The benefits of a weaker dollar, however, come with trade-offs. Imported goods become more expensive, raising the risk of renewed inflation pressures at a time when price stability remains fragile. Bond markets have already begun to reflect this tension, with yields edging higher as investors reassess inflation risk and the potential response from the Federal Reserve.

There is also growing concern that sustained dollar weakness could accelerate selling in U.S. Treasuries. While global investors still value American assets, many are increasingly hedging their dollar exposure. This unusual combination—owning U.S. stocks and bonds while betting against the currency—underscores a subtle but important shift in global capital flows.

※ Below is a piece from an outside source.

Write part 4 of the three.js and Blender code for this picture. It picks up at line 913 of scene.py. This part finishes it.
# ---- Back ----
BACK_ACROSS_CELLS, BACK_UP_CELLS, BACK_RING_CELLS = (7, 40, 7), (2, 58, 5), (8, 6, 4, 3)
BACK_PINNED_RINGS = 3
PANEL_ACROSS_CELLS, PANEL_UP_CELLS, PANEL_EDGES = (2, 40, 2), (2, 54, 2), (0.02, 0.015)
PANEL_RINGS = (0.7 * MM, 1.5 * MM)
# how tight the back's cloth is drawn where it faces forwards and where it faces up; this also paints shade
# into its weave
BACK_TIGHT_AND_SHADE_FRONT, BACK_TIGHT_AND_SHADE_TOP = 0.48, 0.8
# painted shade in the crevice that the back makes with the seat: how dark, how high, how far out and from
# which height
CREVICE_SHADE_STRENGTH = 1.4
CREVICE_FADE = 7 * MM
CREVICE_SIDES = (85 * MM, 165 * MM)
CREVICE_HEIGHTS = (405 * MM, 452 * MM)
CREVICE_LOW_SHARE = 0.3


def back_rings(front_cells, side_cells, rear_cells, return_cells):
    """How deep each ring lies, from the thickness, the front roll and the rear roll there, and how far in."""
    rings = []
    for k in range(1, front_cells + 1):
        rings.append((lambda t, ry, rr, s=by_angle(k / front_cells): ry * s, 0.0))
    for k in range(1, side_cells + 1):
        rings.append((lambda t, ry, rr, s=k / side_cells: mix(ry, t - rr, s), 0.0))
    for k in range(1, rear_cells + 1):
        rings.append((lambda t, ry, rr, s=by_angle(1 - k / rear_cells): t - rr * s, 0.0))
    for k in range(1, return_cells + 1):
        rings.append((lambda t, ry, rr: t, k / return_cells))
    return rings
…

The “Sell America” Trade Gains Momentum

Market strategists describe the current environment as a classic trend-following phase. Once currency traders sense official tolerance for a move, momentum can build quickly. The dollar’s decline has already fueled gains in gold and silver, reinforcing their role as alternative stores of value. At the same time, carry trades are unwinding as volatility rises, adding pressure across foreign exchange and rates markets.

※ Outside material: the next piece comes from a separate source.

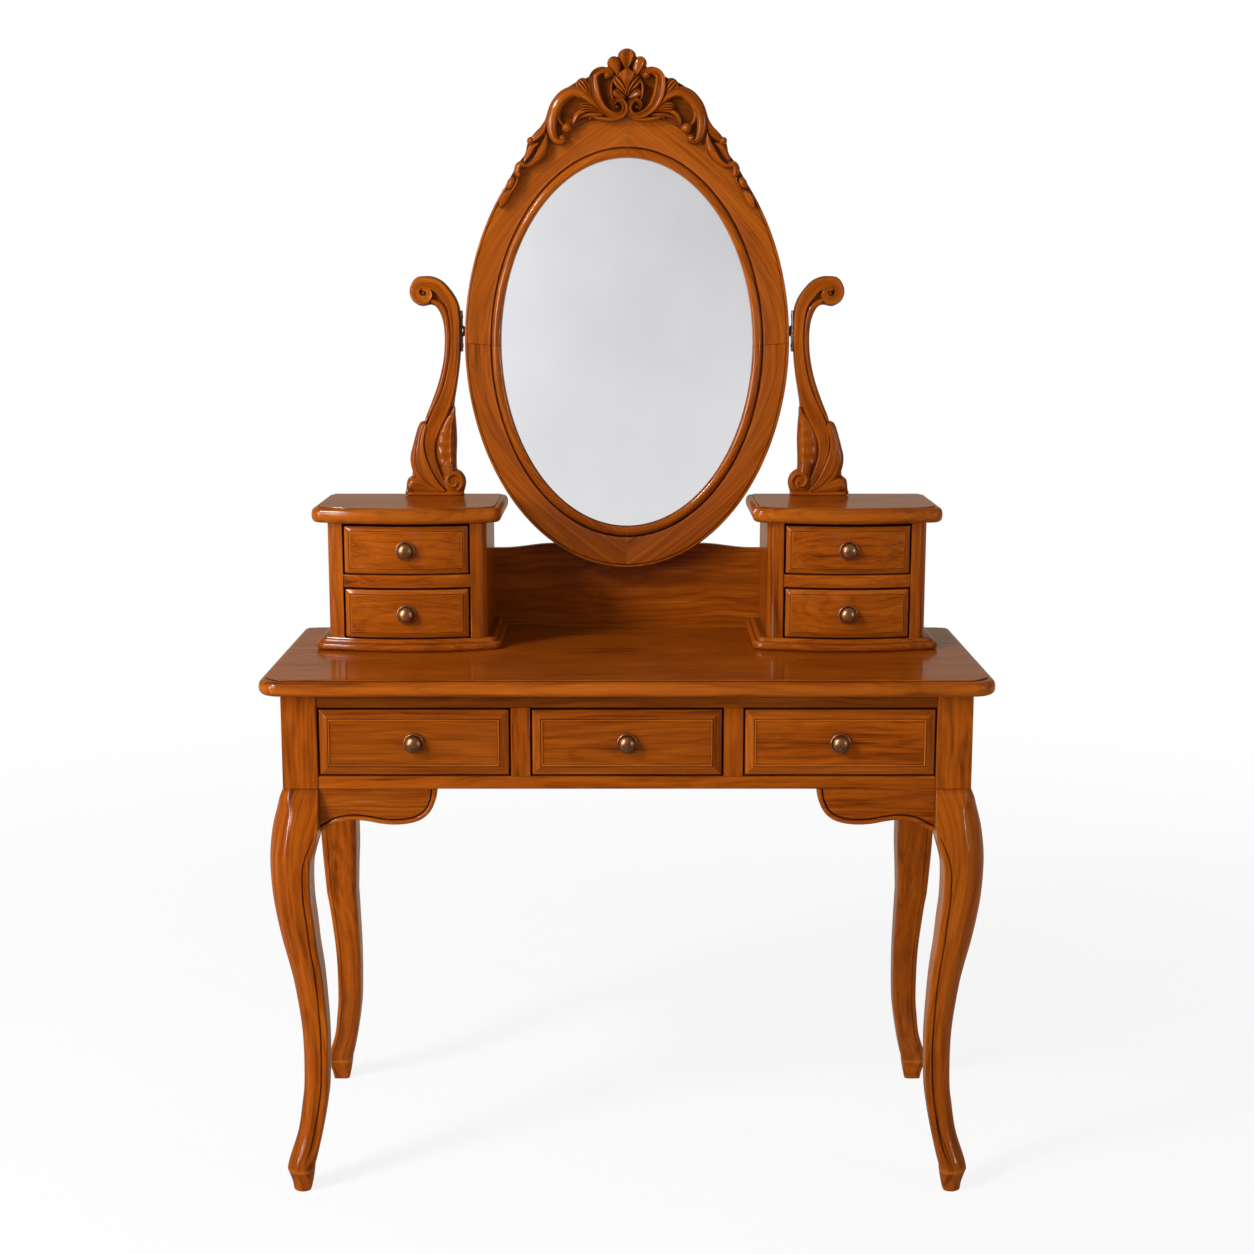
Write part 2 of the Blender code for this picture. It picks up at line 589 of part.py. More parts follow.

Psychologically, the move reflects declining confidence in policy predictability rather than outright pessimism about the U.S. economy. Growth remains resilient, and corporate earnings have largely held up. Yet uncertainty around trade, fiscal policy, and geopolitical strategy has made the dollar a convenient pressure valve for global markets.

What Comes Next for the Dollar?

Looking ahead, the key risk is not gradual depreciation but disorderly weakness. If the dollar falls too far, too fast, the Federal Reserve could face a difficult choice between supporting the currency and maintaining its current policy stance. Even without rate hikes, stronger guidance or coordinated messaging could emerge if volatility intensifies.

For now, markets appear willing to test the limits. A weaker dollar supports exports and asset prices, but it also raises the stakes for inflation, bond stability, and global confidence in U.S. policy leadership. Whether this move proves strategic or destabilizing will depend on how far the trend runs—and how long policymakers remain comfortable watching from the sidelines.